Bozüyük birlik oldu depremin ilk gününden itibaren yapabileceğinin en iyisini yaptı ve yapmaya da devam ediyor.
Bu süreçte beni etkileyen iki olayı sizlerle paylaşmak istiyorum…
Depremin ilk günleri, ağlayarak haberleri izlediğimiz günler. Bir yandan dualar ediyoruz bir yandan neler yapabiliriz diye düşünüyoruz.
O gün, Erdallar Basın Kuruluşları Şirket Müdürü Mücahid Erdal bir konu olduğunu ve gönderdiği numara ile irtibata geçmemi istedi. Bende arkasından numarayı aradım. Telefonun ucunda Sara Şehla…
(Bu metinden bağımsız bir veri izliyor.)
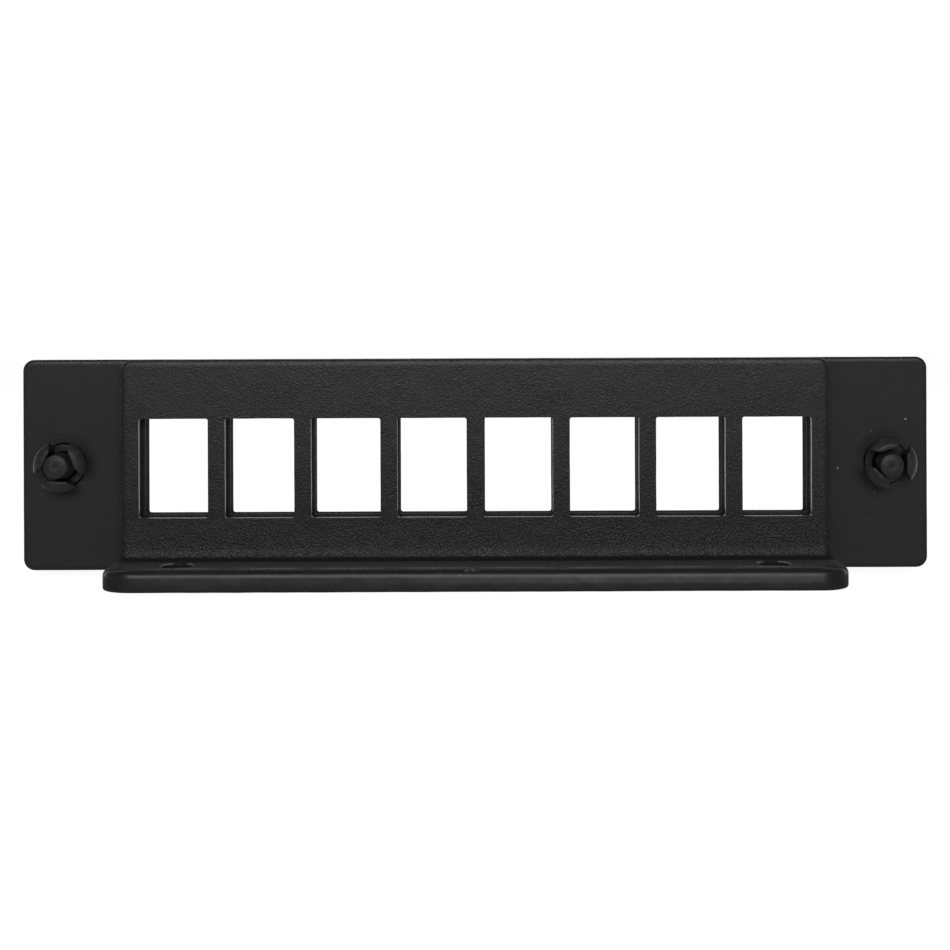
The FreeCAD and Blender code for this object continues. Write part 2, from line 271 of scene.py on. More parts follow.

Sesinde ki o hüzün, telaş hala kulaklarımda sesini duyurabilmek için ne gerekiyorsa onu yapmaya çalışıyor. Anlattıklarını dinlerken adeta içim cız etti öylesine derinden etkiledi ki bu durum beni telefonu kapatıp ağlamaya başladım. Toparlandım ve "Depremin Şokunu Bozüyük'te Yaşadı" başlıklı haberi yazdım. Ertesi gün Sara'dan yeni bir haber geldi. İlk haberi yazarken hüznün göz yaşları vardı üzerimde ikinci haberde de mutluluk göz yaşlarımı akıttım. Güzel haberler aldım Sara'dan her ne kadar yaşadıkları olay oldukça ağır olsa da gelinen süreçte mutlu oluyor insan. Bozüyük halkı haberden sonra harekete geçmiş, Sara ve ailesini bağrına basmış. Yeni iş imkanları, kalacakları evi, gereken bütün desteği sağlamışlar. Önemli isimlerde bu işin içerisine girmiş ve sonra yine dedim ki; "Bozüyük kendine yakışanı yaptı".
Bir diğer mevzuyu da anlatıp yazıyı sonlandırıyorum. Akraba ziyareti sebebi ile Bozüyük TOKİ konutlarına gittim bir akşam. Depremin 3. günü gerçekleşiyor bu olay. TOKİ'de boş olan bir dairenin ev sahibi bu daireyi depremzedeler için açacağını söylemiş. Sonrasında TOKİ sakinleri evi öylesine güzel donatmış ki mübalağa yapmıyorum gerçekten evde sadece kuş sütü eksikti. Birlik ve beraberlikle yapamayacağımız hiçbir şey yok. İyi ki bu toprakların vatandaşıyız.
7'den 70' e herkes kendine yakışanı yaptı!